Para San Agustín el hombre interior es imagen de Dios y de la Trinidad. Y la problemática de la Trinidad que se centra sobre las tres personas y sobre su unidad substancial y, por lo tanto, sobre la específica temática de la persona iba a cambiar de modo radical la concepción del “yo”, el cual, en la medida en que refleja las tres personas de la Trinidad y su unidad, se convierte él mismo en persona.
San Agustín encuentra en el hombre toda una serie de tríadas, que reflejan la Trinidad de modos diversos. He aquí uno de los textos más significativos al respecto, perteneciente a la Ciudad de Dios:
“Aunque no iguales a Dios, sino más bien infinitamente distantes de Él, pero puesto que entre sus obras somos la que más se acerca a su naturaleza, reconocemos en nosotros mismos la imagen de Dios, es decir, de la Santísima Trinidad; imagen que aún debe perfeccionarse, con objeto de que cada vez se le acerque más.”
En el hombre, por lo tanto, hay algo más profundo que el hombre mismo. Lo que de su pensamiento permanece oculto no es más que el secreto inagotable de Dios mismo; al igual que la suya, nuestra vida interior más profunda no es otra cosa que el desplegarse dentro de sí misma del conocimiento que un pensamiento divino posee de sí, y del amor que se dirige hacia sí.”
"El hombre exterior es la puerta abatible; el hombre interior es la bisagra."
Maestro Eckhart
1260 -1328
El hombre está dividido en dos: en el hombre exterior y el hombre interior, el cuerpo y el espíritu. Lo exterior es visible, lo contrario a lo interior, que, de acuerdo al Apóstol Pedro, “radica en la integridad de un alma dulce y apacible” (I Pedro 3, 4). También San Pablo nos explica esa doble naturaleza humana:
“Aunque nuestro hombre exterior vaya perdiendo, nuestro hombre interior se renueva de día en día” (II Corintios 4, 16).

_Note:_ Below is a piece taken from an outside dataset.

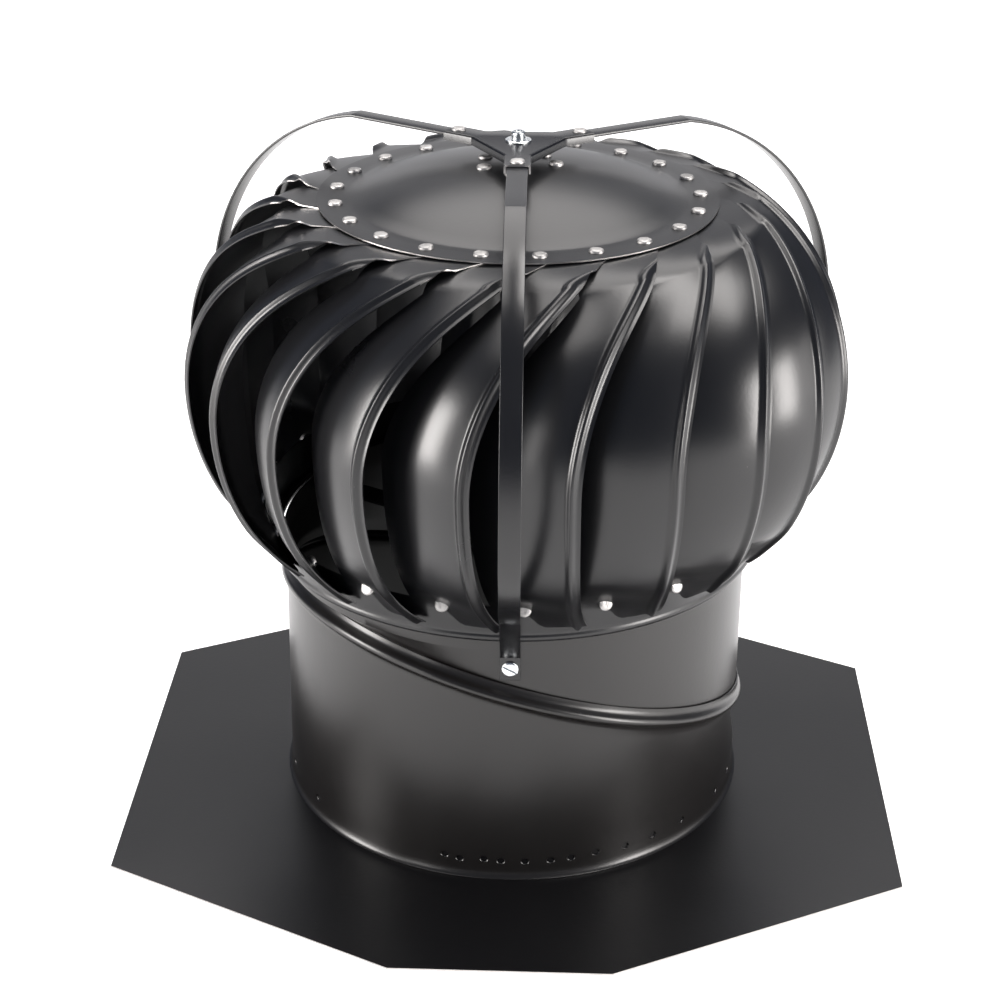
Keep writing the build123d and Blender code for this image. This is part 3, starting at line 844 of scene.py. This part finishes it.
def makeSpider():
    clearPick()
    outline = []
    for azimuth in braceTurns.values():
        along, sideways = outwards(azimuth), outwards(azimuth + 90)
        for reach, side in ((spider["webEnd"], -1), (spider["radius"], -1),
                            (spider["radius"], 1), (spider["webEnd"], 1)):
            outline.append(along * reach + sideways * side * spider["halfArm"])
    bpy.ops.mesh.primitive_circle_add(vertices=len(outline), radius=1, fill_type="NGON")
    piece = bpy.context.object
    piece.name = "topSpiderPlate"
    for point, spot in zip(piece.data.vertices, outline):
        point.co = Vector((spot.x, spot.y, spiderTop)) * mm
    settle(piece)
    armEnd = (spider["radius"] - 0.5) * mm

    # every edge is folded down but the arms' ends
    def isSide(first, second):
        middle = (first + second) / 2
        return max(outwards(azimuth).dot(middle) for azimuth in braceTurns.values()) < armEnd

    pickEdges(piece, isSide)
    fold = -(spider["lip"] + spider["sheet"]) * mm
    bpy.ops.mesh.extrude_region_move(TRANSFORM_OT_translate={"value": (0, 0, fold)})
    bpy.ops.object.mode_set(mode="OBJECT")
    cleanUp(piece)
    addBevel(piece, spider["fold"], 4, 25)
    if max(piece.data.polygons, key=lambda face: face.area).normal.z < 0:
        flipFaces(piece)
    paint(piece, strapCoat, cutSteel)
    addWall(piece, spider["sheet"], -1, 1)
    smooth(piece, 35)
    return handOver(piece, "upper", "black_coat", "top_spider")


makeSpider()
topRivet = makeRivet("topRivet", spider["rivetRadius"], spider["rivetHeight"])
for place, azimuth in braceTurns.items():
    spot = atPlace(azimuth, spider["rivetPlace"], spiderTop)
    head = setCopy(topRivet, f"spiderRivet{place}", spot)
    handOver(head, "upper", "rivet_aluminium")
    if place == "Front":
        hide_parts("spider_rivets")
bpy.data.objects.remove(topRivet)

washerRings = [(radius, spiderTop + height) for radius, height in washer["rings"]]
washerPiece = turned("shaftWasher", washerRings, washer["steps"])
paint(washerPiece, zincMetal)
smooth(washerPiece, 40)
handOver(washerPiece, "upper", "zinc_steel", "top_washer")
shaftPiece = turned("rotorShaftRod", shaft["rings"], shaft["steps"])
paint(shaftPiece, zincMetal)
smooth(shaftPiece, 40)
handOver(shaftPiece, "rotor", "zinc_steel", "rotor_shaft")

# Slotted screws at the strap feet
screw = {"height": 156.8, "out": 155.6, "radius": 5.2, "thick": 2.2, "slot": 1.4, "depth": 1.1,
         "steps": 40, "slotTurns": {"Front": 62, "Right": 20, "Left": -35},
         "head": ((0.98, 0), (1, 0.3), (1, 1.1), (0.96, 1.6), (0.84, 2.0), (0.6, 2.15))}


def makeScrew():
    rings = [(screw["radius"] * out, height) for out, height in screw["head"]]
    piece = turned("screwPattern", rings + [(0.01, screw["thick"])], screw["steps"])
    pickOnly(piece)
    bpy.ops.object.mode_set(mode="EDIT")
    bpy.ops.mesh.select_all(action="DESELECT")
    bpy.ops.mesh.select_mode(type="EDGE")
    bpy.ops.mesh.select_non_manifold()
    bpy.ops.mesh.edge_face_add()
    bpy.ops.object.mode_set(mode="OBJECT")
    cleanUp(piece)
    clearPick()
    bpy.ops.mesh.primitive_cube_add(size=1, location=(0, 0, screw["thick"] * mm))
    cutter = bpy.context.object
    cutter.scale = (3 * screw["radius"] * mm, screw["slot"] * mm, 2 * screw["depth"] * mm)
    settle(cutter)
    cutAway(piece, cutter)
    paint(piece, zincMetal)
    smooth(piece, 35)
    return piece


screwPattern = makeScrew()
for place, slotTurn in screw["slotTurns"].items():
    spot = atPlace(braceTurns[place], screw["out"], screw["height"])
    spot = spot @ Matrix.Rotation(math.radians(90), 4, "Y") @ aroundAxis(slotTurn)
    head = setCopy(screwPattern, f"footScrew{place}", spot)
    handOver(head, "upper", "zinc_steel")
    if place == "Front":
        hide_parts("brace_screws")
bpy.data.objects.remove(screwPattern)
print("fasteners ready")

# The solids that stay take their finish here
keptNodes = {"flashing_collar": (flashingCoat, "flashing_coat"),
             "throat_spider": (blackCoat, "black_coat"),
             "lower_bearing": (dullSteel, "bearing_steel"),
             "upper_bearing": (dullSteel, "bearing_steel"),
             "cap_hub": (dullSteel, "bearing_steel")}
for name, (finish, slot) in keptNodes.items():
    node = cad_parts[name]
    paint(node, finish)

# Floor, light and camera. A soft box is (direction round the object, distance out, height,
# width, tallness, watts), in degrees and metres
studio = {"floorSize": 60, "floorDrop": 0.4, "floorTone": (0.90, 0.90, 0.90), "floorRough": 0.9,
          "floorGlow": 0.45, "worldTone": (0.085, 0.105, 0.150),
          "lampTone": (1.0, 0.965, 0.94), "lampAim": (0, 0, 0.27)}
softBoxes = {"overheadBox": (90, 1.35, 2.75, 2.3, 2.2, 62),
             "topRightBox": (0, 0.9, 3.1, 1.4, 1.2, 62),
             "topLeftBox": (180, 0.9, 3.1, 1.4, 1.2, 24),
             "lowBackBox": (90, 2.9, 0.95, 3.6, 1.2, 12),
             "rightStrip": (330, 2.3, 0.66, 0.7, 1.3, 66),
             "leftStrip": (198, 2.3, 0.66, 0.75, 1.3, 74),
             "rightSide": (354, 2.6, 0.7, 0.8, 1.3, 12),
             "frontLeftStrip": (229, 2.6, 0.66, 0.4, 1.2, 9)}
cameraPlace = {"spot": (0.03237, -1.32273, 0.83551), "turn": (64.1851, -0.3924, 2.011),
               "lens": 79.6415, "sensor": 36, "near": 0.05}


def makeFloor():
    clearPick()
    bpy.ops.mesh.primitive_plane_add(size=studio["floorSize"],
                                     location=(0, 0, -studio["floorDrop"] * mm))
    floor = bpy.context.object
    floor.name = "studioFloor"
    settle(floor)
    finish = Finish("studioFloorTone")
    finish.set(Base_Color=(*studio["floorTone"], 1), Roughness=studio["floorRough"],
               Specular_IOR_Level=0.0)
    # the floor glows only where it is seen, mirrored or looked at through something
    path = finish.add("ShaderNodeLightPath", {})
    camera, glossy, through = (Signal(finish.tree, path.outputs[f"Is {kind} Ray"])
                               for kind in ("Camera", "Glossy", "Transmission"))
    glow = finish.add("ShaderNodeEmission", {}, Color=(1, 1, 1, 1), Strength=studio["floorGlow"])
    both = finish.add("ShaderNodeAddShader", {}, i0=finish.shader.outputs[0], i1=glow.outputs[0])
    mix = finish.add("ShaderNodeMixShader", {}, i0=(camera + glossy + through).clip(),
                     i1=finish.shader.outputs[0], i2=both.outputs[0])
    finish.tree.links.new(mix.outputs[0], finish.tree.nodes["Material Output"].inputs["Surface"])
    paint(floor, finish.material)


def softBox(name, around, out, height, width, tall, power):
    clearPick()
    place = outwards(around) * out + Vector((0, 0, height))
    bpy.ops.object.light_add(type="AREA", location=place)
    lamp = bpy.context.object
    lamp.name = name
    lamp.data.shape = "RECTANGLE"
    lamp.data.size = width
    lamp.data.size_y = tall
    lamp.data.energy = power
    lamp.data.color = studio["lampTone"]
    lamp.rotation_euler = (Vector(studio["lampAim"]) - place).to_track_quat("-Z", "Y").to_euler()


def makeCamera():
    clearPick()
    bpy.ops.object.camera_add(location=cameraPlace["spot"],
                              rotation=[math.radians(angle) for angle in cameraPlace["turn"]])
    camera = bpy.context.object
    camera.data.lens = cameraPlace["lens"]
    camera.data.sensor_width = cameraPlace["sensor"]
    camera.data.clip_start = cameraPlace["near"]
    bpy.context.scene.camera = camera


makeFloor()
world = bpy.data.worlds.new("studioWorld")
world.use_nodes = True
world.node_tree.nodes["Background"].inputs["Color"].default_value = (*studio["worldTone"], 1)
bpy.context.scene.world = world
for name, values in softBoxes.items():
    softBox(name, *values)
makeCamera()
bpy.context.scene.view_settings.view_transform = "Standard"
print("studio ready")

El Apóstol nos habla claramente de un hombre exterior y uno interior. Así, el hombre exterior está conformado por distintos miembros, en tanto que el hombre interior alcanza la perfección con su mente, el discernimiento, el temor de Dios y la Gracia Divina. Los actos del hombre exterior son visibles, en tanto que los del hombre interior quedan ocultos, de acuerdo al salmista: “el hombre es insondable, su corazón es un abismo” (Salmos 63, 7).
Lo mismo dice el Apóstol:
“¿Qué hombre, en efecto, conoce lo íntimo del hombre, sino el espíritu del hombre que está en él?” (I Corintios 2, 11).
Solamente lo sabe Aquel que conoce el corazón y el cuerpo del hombre. Por eso, también la enseñanza es doble: una exterior y otra, interior, en la meditación sobre Dios. La exterior comprende el oficio de hablar, la interior comprende la oración. La exterior se centra en tener una mente aguda, la interior en adquirir el fuego del espíritu. La exterior busca cómo obrar lo bello, la interior se interesa en la contemplación de lo que no se ve.
La enseñanza exterior provoca la soberbia, “En cuanto a lo sacrificado a los ídolos, sabemos que todos tenemos conocimiento. El conocimiento envanece, pero el amor edifica.” (I Corintios 8, 1), mientras que la enseñanza interior nos muestra el camino de la humildad.
El conocimiento exterior quiere saberlo todo, en tanto que el conocimiento interior se analiza a sí mismo y no desea nada más que conocer a Dios, para poder declirle, como David:
“De Ti mi corazón me ha dicho: 'Busca su rostro'; es Tu rostro, Señor, lo que yo busco” (Salmos 26, 13). Y: “Como la cierva busca corrientes de agua, así mi alma te busca a ti, Dios mío” (Salmos 41,1).
La oración también es doble: exterior e interior; una se hace visiblemente y otra en lo secreto. Una se hace en asamblea y otra en la soledad. Una se hace por deber y la otra con toda voluntad.
Es necesario que él crezca, pero que yo mengüe.